━━ Material to process
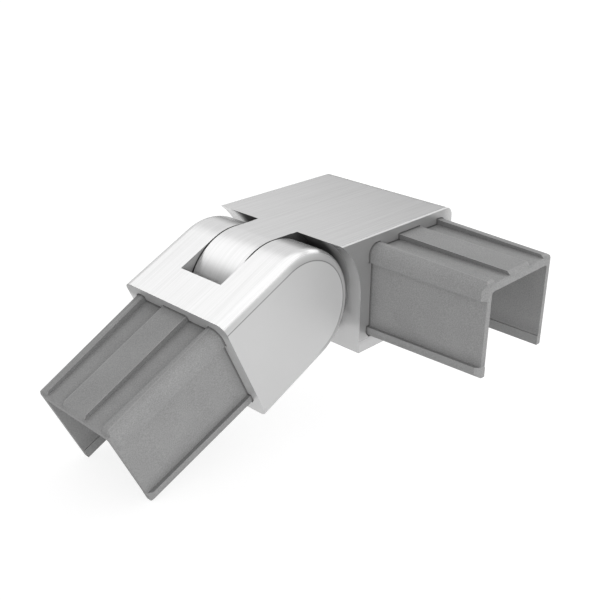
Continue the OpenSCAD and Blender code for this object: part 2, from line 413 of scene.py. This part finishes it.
hollow = corner.faces_out.step(0.2, 0.5) * corner.out.step(lip_out + 1, lip_out)
corner.colour = corner.finish.mix(hollow * hollow_evened, corner.colour, grey(body_level - hollow_shade_darker))
depth = abs(corner.across).step(shaded_from, shaded_full)
depth = depth * corner.height.step(under_plate_from, under_plate_full)
corner.paint_shade(depth * hollow * shaded_dark, deep_shade_level)
# Painted shade, nearly black, on the tongue's sides in the gap to the cheeks.
corner.paint_shade(in_the_slot(corner) * tongue_side_shade_amount, gap_shade_level)
# A thin line of painted shade along the tongue's edge by the gap.
tongue_rim = abs(corner.across).step(tongue_half - rim_from, tongue_half - rim_full)
tongue_rim = tongue_rim * (1 - corner.upright) * corner.out.step(lip_out + 0.05, lip_out + 0.15)
corner.paint_shade(tongue_rim * tongue_rim_shade_amount, gap_shade_level)
dress("corner_body", corner.material())

# %% [markdown]
# The fork body. A fine line of painted shade runs round its side where the flat ends and the
# rounded edge begins: it goes along the straight top, round the end about the pivot, and is left out
# along the bottom. The distance that finds it is the height alone on the straight part, and the
# distance from the pivot on the round end. Painted shade also darkens the rounded edge round the
# end, the top of the end face, the slot's end wall behind the tongue and its side walls, which are
# darkest where the tongue covers them.

# %% Fork body
fork_end_level, fork_end_metal, fork_end_rough = 216, 0.35, 0.35
fork_end_from, fork_end_full, fork_end_shade_amount = 7.0, 9.0, 0.36
outer_side = 12.5
crease_at, crease_width, crease_dark = 8.9, 0.18, 0.65
line_ends_below, whole_above = -8.5, -6.0
edge_width, edge_dark = 1.5, 0.3
edge_inner, edge_outer = 11.2, 12.2
edge_straight, edge_round = 2, -2

fork = Steel("brushed_fork", pivot_slope, body_level)
fork_end = fork.milled_end(sloping_side, fork_end_level, fork_end_metal, fork_end_rough)
# Painted shade over the top of the fork's end face.
fork.paint_shade(fork_end * fork.height.step(fork_end_from, fork_end_full) * fork_end_shade_amount, end_shade_level)

round_out = fork.out.least(0.0)
from_centre = (round_out * round_out + fork.height * fork.height) ** 0.5
on_side = abs(fork.across).step(outer_side - 0.4, outer_side - 0.1) * fork.upright
# A painted shade line where the flat meets the rounded edge, left out along the bottom.
crease = from_centre.near(crease_at, crease_width) * on_side * fork.height.step(line_ends_below, whole_above)
fork.paint_shade(crease * crease_dark, crease_shade_level)
# Painted shade on the rounded edge round the end.
rounded_edge_shade = from_centre.band(crease_at - 0.1, crease_at, crease_at, crease_at + edge_width)
rounded_edge_shade = rounded_edge_shade * abs(fork.across).step(edge_inner, edge_outer)
fork.paint_shade(rounded_edge_shade * fork.out.step(edge_straight, edge_round) * edge_dark, crease_shade_level)

# %% Slot of the fork
round_r = 10.6
slot_end = 12.5
shade_on_end_wall = 0.85
shade_on_side_walls, shade_where_covered = 0.45, 0.5

# Painted shade on the slot's end wall behind the tongue and on its side walls, darkest where the tongue
# covers them.
behind_tongue = abs(fork.across).step(slot_half + 0.1, slot_half - 0.1)
behind_tongue = behind_tongue * fork.out.band(round_r - 0.5, round_r, slot_end, slot_end + 0.3)
fork.paint_shade(behind_tongue * fork.faces_out.step(-0.1, -0.4) * shade_on_end_wall, deep_shade_level)
radius = (fork.out * fork.out + fork.height * fork.height) ** 0.5
covered = radius.step(round_r + 0.15, round_r - 0.05)
fork.paint_shade(in_the_slot(fork) * (covered * shade_where_covered + shade_on_side_walls), deep_shade_level)
dress("fork_body", fork.material())

# %% [markdown]
# The sleeves are left as cast and then blasted: a dull, even grey with a fine sandy grain. The step
# walls beside the lands, the ledges over the feet and the root beside the body are painted darker as
# shade, and a soft band of painted shade lies along them. The rims of the lands get a painted
# highlight and are a little lighter. All the masks are measured on the sleeve's own section, so
# both sleeves share them.

# %% Painted shade and highlights of a sleeve
land_half = 2.9
corner_land_start = 8.0
web_top = 8.0
foot_top = -6.1
shade_reach = 1.7
ledge_reach = 1.5 * shade_reach
shade_on_walls, soft_band_shade, root_line_shade = 0.32, 0.16, 0.5
root_full, root_edge = 0.1, 0.5
root_soft_full, root_soft_edge = 0.2, 2.0
rim_width = 0.16
faces_mostly = (0.5, 0.8)


def sleeve_shade_share(reach, slant):
    """How much painted shade a place on the sleeve gets, from 0 to 1."""
    out, across, height = reach
    sideways, upward = slant[1:]
    from_middle = abs(across)
    faces_up = upward.step(*faces_mostly)
    wall = abs(sideways).step(*faces_mostly) * height.step(web_top - 0.05, web_top + 0.05)
    wall = wall * from_middle.step(corner_land_start + 0.5, corner_land_start + 0.3)
    ledge = faces_up * height.step(foot_top + 0.4, foot_top + 0.2)
    steps = from_middle.near(land_half, shade_reach).most(from_middle.near(corner_land_start, shade_reach))
    on_web = height.band(web_top - 0.3, web_top - 0.2, web_top + 0.1, web_top + 0.2)
    beside_wall = steps * on_web * faces_up
    over_ledge = height.near(foot_top, ledge_reach) * height.step(foot_top, foot_top + 0.1)
    hard = (wall * shade_on_walls).most(ledge * shade_on_walls).most(out.step(root_edge, root_full) * root_line_shade)
    soft = beside_wall.most(over_ledge).most(out.step(root_soft_edge, root_soft_full))
    return hard.most(soft * soft_band_shade)


def land_rim_highlights(reach, slant):
    """1 on the long rims of the middle land and of the corner lands, which get a painted highlight."""
    from_middle, height = abs(reach[1]), reach[2]
    rims = from_middle.near(land_half - 0.1, rim_width)
    rims = rims.most(from_middle.near(corner_land_start + 0.5, rim_width))
    return rims * height.step(web_top + 0.15, web_top + 0.25) * slant[2].step(*faces_mostly)


# The painted shade reaches this far from a step.
print("dust lies up to", shade_reach, "mm from a step")

# %% [markdown]
# The sandy grain is too small to model, so it is noise in the colour, in the roughness and in a
# very low bump, with a wider cloud of noise under it. The noise reads places in metres, so its
# scale is in grains to the metre.

# %% Blasted sleeves
sleeve_level = 150
sleeve_metal, sleeve_rough, sleeve_sheen = 0.15, 0.7, 0.3
grain_scale, grain_fineness = 5200, 0.7
grain_depth, grain_rough = 1.8, 0.2
grain_height, grain_bump = 0.01, 0.4
cloud_scale, cloud_fineness = 180, 0.5
cloud_depth = 0.35
sleeve_darker, sleeve_lighter = 20, 18
sleeve_shade_level = 60
rim_highlight_lighter, rim_highlight_share = 30, 0.35


def blasted(name, side):
    """A dull cast skin with its grain, painted shade by its steps and root, and painted highlights on its
    rims.
    """
    finish = new_finish(name)
    place = finish.place()
    reach = side.reach(finish)
    slant = side.slant(finish)
    grain = finish.noise(place, grain_scale, grain_fineness)
    cloud = finish.noise(place, cloud_scale, cloud_fineness)
    tone = (grain - 0.5) * grain_depth + (cloud - 0.5) * cloud_depth + 0.5
    tone = tone.most(0.0).least(1.0)
    colour = finish.mix(tone, grey(sleeve_level - sleeve_darker), grey(sleeve_level + sleeve_lighter))
    colour = finish.mix(sleeve_shade_share(reach, slant), colour, grey(sleeve_shade_level))
    # Painted highlights on the rims of the lands.
    colour = finish.mix(land_rim_highlights(reach, slant) * rim_highlight_share, colour, grey(sleeve_level + rim_highlight_lighter))
    rough = (grain - 0.5) * grain_rough + sleeve_rough
    bump = finish.bump(grain, grain_height * mm, grain_bump)
    return finish.finish(Base_Color=colour, Metallic=sleeve_metal, Roughness=rough,
                         Specular_IOR_Level=sleeve_sheen, Normal=bump)


dress("corner_sleeve", blasted("blasted_corner_sleeve", level_side))
dress("fork_sleeve", blasted("blasted_fork_sleeve", sloping_side))

# %% [markdown]
# Screws, bush and washers are turned parts. A turning tool leaves rings about the piece's own axis,
# so the noise reads two numbers only: the distance from the axis and the place along it. The two
# screws of a sleeve share one material, and its rings go about the middle of the sleeve. Each
# recipe gives a centre, an axis, a light and a dark tone, the share of metal and the roughness.

# %% Turned parts
ring_scale, ring_fineness = 4000, 0.6
ring_rough = 0.2
ring_height, ring_bump = 0.004, 0.5


def turned(name, centre, axis, light, dark, metal, rough):
    """Rings about `axis` through `centre`."""
    finish = new_finish(name)
    place = finish.place()
    offset = finish.node("ShaderNodeVectorMath", {"operation": "SUBTRACT"}, {0: place, 1: tuple(centre)})
    reach = finish.along(offset, axis)
    length = finish.node("ShaderNodeVectorMath", {"operation": "LENGTH"}, {0: offset}, output="Value")
    radius = (length * length - reach * reach).most(0.0) ** 0.5
    rings = finish.noise(finish.vector_of(radius, reach, 0.0), ring_scale, ring_fineness)
    colour = finish.mix(rings, dark, light)
    roughness = (rings - 0.5) * ring_rough + rough
    bump = finish.bump(rings, ring_height * mm, ring_bump)
    return finish.finish(Base_Color=colour, Metallic=metal, Roughness=roughness, Normal=bump)


across_pivot = Vector((0, 1, 0))
steel_light, steel_dark = grey(200), grey(150)
bronze_light, bronze_dark = (0.60, 0.42, 0.20, 1), (0.40, 0.26, 0.11, 1)
washer_light, washer_dark = grey(70), grey(48)
washer = (pivot, across_pivot, washer_light, washer_dark, 0.0, 0.6)
turned_pieces = {
    "pivot_screw": (pivot, across_pivot, steel_light, steel_dark, 1.0, 0.3),
    "pivot_bush": (pivot, across_pivot, bronze_light, bronze_dark, 1.0, 0.35),
    "friction_washer_near": washer,
    "friction_washer_far": washer,
    "corner_sleeve_screws": (level_side.origin, corner_out, steel_light, steel_dark, 1.0, 0.35),
    "fork_sleeve_screws": (sloping_side.origin, fork_out, steel_light, steel_dark, 1.0, 0.35),
}
for name, recipe in turned_pieces.items():
    dress(name, turned("turned_" + name, *recipe))

# %% [markdown]
# The joiner lies on a plain white floor. The floor's own colour is bright enough to be white in the
# light, and a share of glow on what the camera and the steel see keeps it white far away, while the
# soft shadow under the joiner stays.

# %% Floor
floor_size = 3.0
floor_white, floor_rough = 0.86, 0.9
glow_share, glow_strength = 0.6, 1.35

bpy.ops.mesh.primitive_plane_add(size=floor_size, location=(0, 0, 0))
floor = bpy.context.object
floor.name = "floor"
floor_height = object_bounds()[0][2]
floor.data.transform(Matrix.Translation((0, 0, floor_height)))
white = new_finish("floor_white")
white.finish(Base_Color=(floor_white, floor_white, floor_white, 1), Roughness=floor_rough)
seen, mirrored, through = white.rays()
glowing = (seen + mirrored + through).least(1.0) * glow_share
glow = white.node("ShaderNodeEmission", None, {"Color": (1, 1, 1, 1), "Strength": glow_strength})
plain = Link(white, white.surface.outputs[0])
blend = white.node("ShaderNodeMixShader", None, {0: glowing, 1: plain, 2: glow})
white.feed(white.tree.nodes["Material Output"].inputs["Surface"], blend)
floor.data.materials.append(white.owner)
print("the floor lies", round(-floor_height / mm, 2), "mm below the level rail's middle")

# %% [markdown]
# Steel shows what stands round it more than its own colour. It mirrors a white room, whose walls
# darken towards the floor, with a bright ceiling and a dark screen that stands low on the left. The
# flat plate mirrors a wall and stays grey, the sloping top of the fork mirrors the ceiling and turns
# almost white, and the tongue shows the edge of the screen. Dull surfaces get an even light of one
# strength instead, and the camera itself sees plain white.

# %% World
wall_slope = (-0.45, 0.2, 1.0)
wall_from, wall_full = -0.04, 0.24
wall_dark, wall_light = 0.2, 1.22
ceiling_slope = (-0.35, 0.0, 1.0)
ceiling_from, ceiling_full = 0.52, 0.63
ceiling_light = 0.88
screen_edge, screen_inside = 0.1, 0.5
screen_top, screen_low = 0.69, 0.4
screen_dark = 0.68
even_light = 0.6

room = Finish(bpy.data.worlds.new("room"), "Background")
bpy.context.scene.world = room.owner
direction = room.node("ShaderNodeTexCoord", output="Generated")
wall = room.along(direction, wall_slope).step(wall_from, wall_full) * (wall_light - wall_dark) + wall_dark
ceiling = room.along(direction, ceiling_slope).step(ceiling_from, ceiling_full) * ceiling_light
screen = room.along(direction, towards_fork).step(screen_edge, screen_inside)
screen = screen * room.along(direction, corner_up).step(screen_top, screen_low) * screen_dark
seen, mirrored, through = room.rays()
clear = (seen + through).least(1.0)
even = (1 - clear - mirrored).most(0.0) * even_light
room.finish(Color=(1, 1, 1, 1), Strength=clear + mirrored * (wall + ceiling) * (1 - screen) + even)
print("the room is made of", len(room.tree.nodes), "shader nodes")

# %% [markdown]
# Two wide, soft lamps light the dull surfaces from the front left and from the right. The steel
# doesn't mirror them, because each would show in it as a bright panel. A third lamp is mirrored,
# and is the glint on the fork's rounded edge.

# %% Lamps
lamp_distance = 800


def soft_lamp(name, direction, size, power, mirrored=False):
    """A lamp that looks at the pivot from `direction`: its width and height in metres, and its watts."""
    data = bpy.data.lights.new(name, "AREA")
    data.shape = "RECTANGLE"
    data.size, data.size_y = size
    data.energy = power
    lamp = bpy.data.objects.new(name, data)
    bpy.context.scene.collection.objects.link(lamp)
    lamp.visible_glossy = mirrored
    lamp.location = pivot + Vector(direction).normalized() * lamp_distance * mm
    lamp.rotation_euler = (pivot - lamp.location).to_track_quat("-Z", "Y").to_euler()
    print(name, "gives", power, "W")


soft_lamp("front_left", (-0.4, -0.85, 0.12), (0.8, 0.24), 3.2)
soft_lamp("right", (0.9, -0.1, 0.42), (0.6, 0.3), 1.4)
soft_lamp("glint", (0.9, -0.03, 0.41), (0.52, 0.42), 0.92, mirrored=True)

# %% [markdown]
# The Standard view keeps each grey as it was written. The finishes change no shape.

view = bpy.context.scene.view_settings
view.view_transform = "Standard"
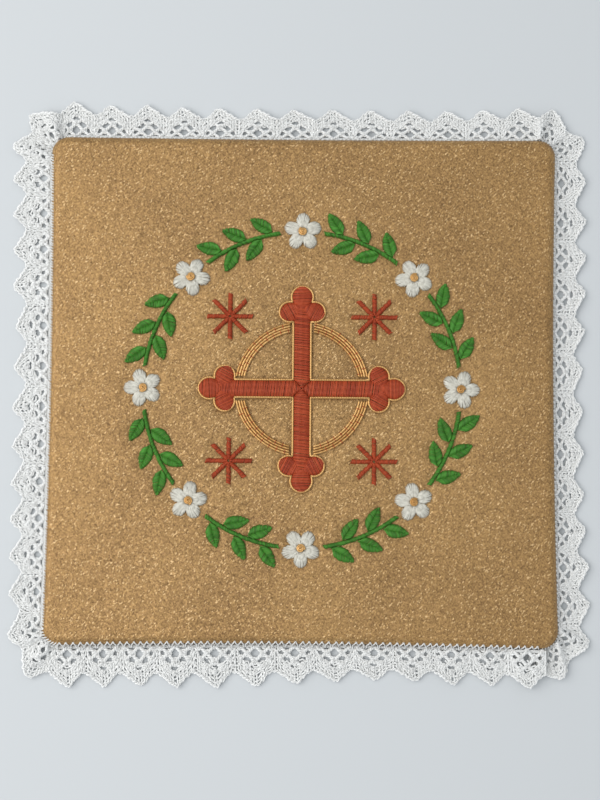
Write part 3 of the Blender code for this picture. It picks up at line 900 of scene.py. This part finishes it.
# The stitches of an arm get shorter towards the middle of the cross, where they meet in a mitre.
along = np.arange(STITCH_PITCH, ARM_END, STITCH_PITCH)
half = np.minimum(along, ARM_HALF)
cross_fields = (
    (straight_stitches(along, half, ARM_LEAN * half), ARM_RISE),
    (lobe_stitches(SIDE_LOBE, 1, SIDE_HEADING), SIDE_RISE),
    (lobe_stitches(SIDE_LOBE, -1, -SIDE_HEADING), SIDE_RISE),
    (lobe_stitches(TIP_LOBE, 1, 0.0), TIP_RISE),
)
cross_parts = [
    satin_paths(stitches, rise, arm * QUARTER, steps=CROSS_STEPS)
    for arm in range(4)
    for stitches, rise in cross_fields
]
add_stitches("cross", np.concatenate(cross_parts), red_floss)

# %% Gold ring of couched cords
NIMBUS_RADII = np.array((17.2, 17.95, 18.7, 19.45)) * MM
NIMBUS_CLEAR = 0.55 * MM
NIMBUS_STEPS = 60
CORD_RADIUS = 0.37 * MM
CORD_HEIGHT = PAD_HEIGHT + 1.05 * CORD_RADIUS

for quarter in range(4):
    arcs = []
    for radius in NIMBUS_RADII:
        start = math.asin((ARM_HALF + NIMBUS_CLEAR + CORD_RADIUS) / radius)
        angles = np.linspace(quarter * QUARTER + start, (quarter + 1) * QUARTER - start, NIMBUS_STEPS)
        arcs.append(raised(circle_points(radius, angles), CORD_HEIGHT))
    name = f"nimbus_{quarter + 1}"
    add_stitches(name, np.array(arcs), gold_cord, CORD_RADIUS, CORD_SIDES)

# %% Stitches that hold the gold cords down
COUCHING_TURN = math.radians(7.4)
COUCHING_RADIUS = 0.11 * MM
COUCHING_RISE = 2.15 * CORD_RADIUS
COUCHING_REACH = CORD_RADIUS + 0.05 * MM
COUCHING_STEPS = 9
CROSS_CLEAR = 1.4 * MM

starts = []
ends = []
for angle in np.arange(0, FULL_TURN, COUCHING_TURN):
    aside = min(abs(math.cos(angle)), abs(math.sin(angle))) * NIMBUS_RADII.mean()
    if aside > ARM_HALF + CROSS_CLEAR:
        for first, shift in ((0, 0), (2, COUCHING_TURN / 2)):
            starts.append(circle_points(NIMBUS_RADII[first] - COUCHING_REACH, angle + shift))
            ends.append(circle_points(NIMBUS_RADII[first + 1] + COUCHING_REACH, angle + shift))
couching = satin_paths((starts, ends), COUCHING_RISE, steps=COUCHING_STEPS)
couching_mesh = thread_mesh("nimbus_couching", couching, COUCHING_RADIUS)
add_piece("nimbus_couching", couching_mesh, red_floss)

# %% Gold outline of the cross
BUD_SWEEP = math.radians(146)
BUD_STEPS = 60
OUTLINE_RADIUS = 0.36 * MM
OUTLINE_HEIGHT = CORD_HEIGHT + 0.1 * MM
OUTLINE_STEPS = 16


def bud_reach(angle):
    """Distance from the bud's centre to the outline of its three lobes."""
    far = 0.0
    for lobe, aside in ((SIDE_LOBE, -1), (TIP_LOBE, 0), (SIDE_LOBE, 1)):
        x, y = lobe["along"], lobe["aside"] * aside
        across = x * math.sin(angle) - y * math.cos(angle)
        if abs(across) < lobe["radius"]:
            toward = x * math.cos(angle) + y * math.sin(angle)
            far = max(far, toward + math.sqrt(lobe["radius"] ** 2 - across**2))
    return far


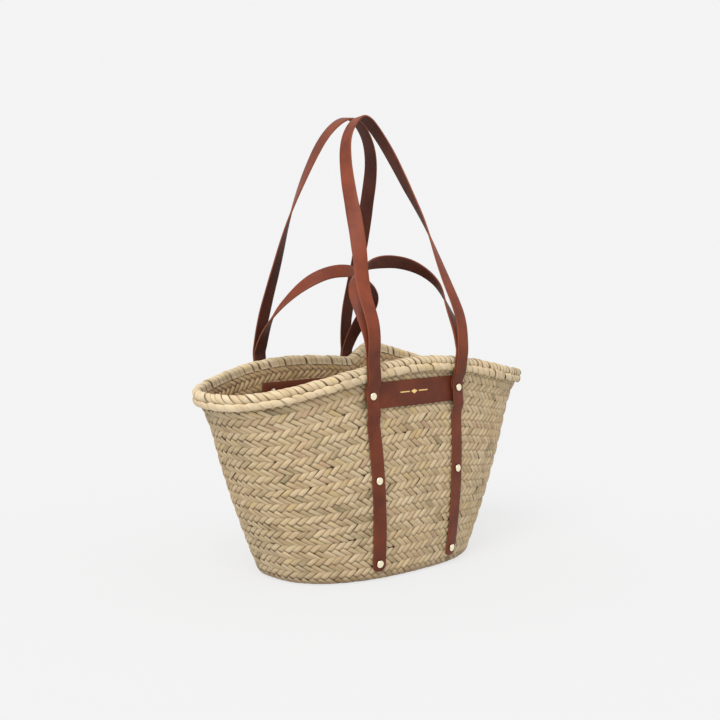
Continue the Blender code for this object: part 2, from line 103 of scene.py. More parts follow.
━━━━
To do
Among the entries above, locate the lines containing "Write part 3" and "CORD_HEIGHT = PAD_HEIGHT + 1.05 * CORD_RADIUS", and transcribe exactly those two lines and all lines between.

Complete output
Write part 3 of the Blender code for this picture. It picks up at line 900 of scene.py. This part finishes it.
# The stitches of an arm get shorter towards the middle of the cross, where they meet in a mitre.
along = np.arange(STITCH_PITCH, ARM_END, STITCH_PITCH)
half = np.minimum(along, ARM_HALF)
cross_fields = (
    (straight_stitches(along, half, ARM_LEAN * half), ARM_RISE),
    (lobe_stitches(SIDE_LOBE, 1, SIDE_HEADING), SIDE_RISE),
    (lobe_stitches(SIDE_LOBE, -1, -SIDE_HEADING), SIDE_RISE),
    (lobe_stitches(TIP_LOBE, 1, 0.0), TIP_RISE),
)
cross_parts = [
    satin_paths(stitches, rise, arm * QUARTER, steps=CROSS_STEPS)
    for arm in range(4)
    for stitches, rise in cross_fields
]
add_stitches("cross", np.concatenate(cross_parts), red_floss)

# %% Gold ring of couched cords
NIMBUS_RADII = np.array((17.2, 17.95, 18.7, 19.45)) * MM
NIMBUS_CLEAR = 0.55 * MM
NIMBUS_STEPS = 60
CORD_RADIUS = 0.37 * MM
CORD_HEIGHT = PAD_HEIGHT + 1.05 * CORD_RADIUS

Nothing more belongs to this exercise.